Journal Entry 1 by scotsbookie from Peebles, Scotland United Kingdom on Sunday, December 14, 2008
Product Description
Hidden away in the Record Department of the sprawling Ministry of Truth, Winston Smith skilfully rewrites the past to suit the needs of the Party. Yet he inwardly rebels against the totalitarian world he lives in, which demands absolute obedience and controls him through the all-seeing telescreens and the watchful eye of Big Brother, symbolic head of the Party. In his longing for truth and liberty, Smith begins a secret love affair with a fellow-worker Julia, but soon discovers the true price of freedom is betrayal.

About the Author
Eric Arthur Blair (George Orwell) was born in 1903 in India, where his father worked for the Civil Service. The family moved to England in 1907 and in 1917 Orwell entered Eton, where he contributed regularly to the various college magazines. From 1922 to 1927 he served with the Indian Imperial Police in Burma, an experience that inspired his first novel, Burmese Days (1934). Several years of poverty followed. He lived in Paris for two years before returning to England, where he worked successively as a private tutor, schoolteacher and bookshop assistant, and contributed reviews and articles to a number of periodicals. Down and Out in Paris and London was published in 1933. In 1936 he was commissioned by Victor Gollancz to visit areas of mass unemployment in Lancashire and Yorkshire, and The Road to Wigan Pier (1937) is a powerful description of the poverty he saw there. At the end of 1936 Orwell went to Spain to fight for the Republicans and was wounded. Homage to Catalonia is his account of the civil war. He was admitted to a sanatorium in 1938 and from then on was never fully fit. He spent six months in Morocco and there wrote Coming Up for Air. During the Second World War he served in the Home Guard and worked for the BBC Eastern Service from 1941 to 1943. As literary editor of the Tribune he contributed a regular page of political and literary commentary, and he also wrote for the Observer and later for the Manchester Evening News. His unique political allegory, Animal Farm was published in 1945, and it was this novel, together with Nineteen Eighty-Four (1949), which brought him world-wide fame.
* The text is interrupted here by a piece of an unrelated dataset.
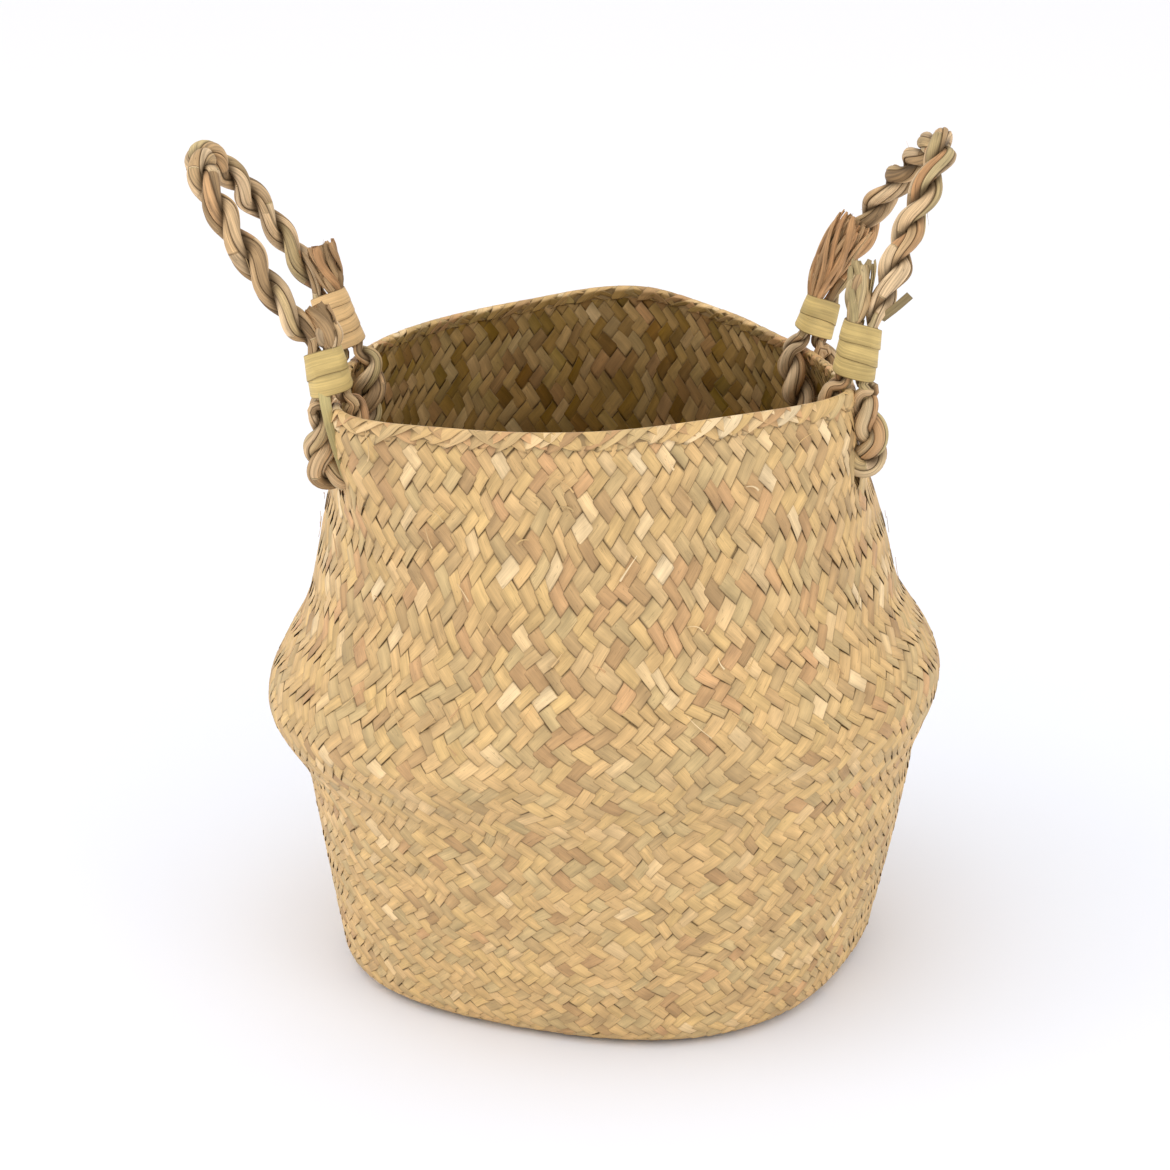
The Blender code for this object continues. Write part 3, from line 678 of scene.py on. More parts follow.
def plait_finish(colours):
    return grass_finish("Seagrass strip", colours.shade, (
        (0.000, colours.rust), (0.012, colours.brown), (0.10, colours.rose),
        (0.22, colours.brown), (0.36, colours.sage), (0.50, colours.tan), (0.62, colours.honey),
        (0.74, colours.tan), (0.86, colours.beige), (1.0, colours.cream)))


def rope_finish(colours):
    return grass_finish("Twisted seagrass", colours.shade, (
        (0.0, colours.rope_red), (0.18, colours.rope), (0.36, colours.rope_dark),
        (0.52, colours.rope_pale), (0.68, colours.rope_olive), (0.82, colours.rope),
        (1.0, colours.rope_pale)),
        along=45.0, streak=0.42, blotch=0.22, split=0.6, depth=0.92, rough=0.7, bump=0.6)


def tie_finish(colours, pale):
    main = colours.tie_pale if pale else colours.tie
    name = "Beige binding" if pale else "Green binding"
    return grass_finish(name, colours.shade, (
        (0.0, times(0.85, main)), (0.5, main), (1.0, times(1.08, main))),
        along=18.0, streak=0.22, blotch=0.16, split=0.3, depth=0.85, rough=0.5, bump=0.5)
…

This book is going on a secret mission with Father Christmas!

Journal Entry 2 by retromonkey from Milton Keynes, Buckinghamshire United Kingdom on Friday, December 26, 2008
This came in my lovely NSSFC parcel. One I have been meaning to read for a while. THANK YOU!

Released 1 yr ago (8/7/2022 UTC) at Phone box, Main Street, by The Rose Inn in Willoughby, Warwickshire United Kingdom

WILD RELEASE NOTES:

Left in the phone box library

Journal Entry 4 by Beqi at Daventry, Northamptonshire United Kingdom on Wednesday, August 10, 2022
Adding to my monster TBR! Haven't read this for many, many years, now. Would like to re-read. Thanks, Retromonkey!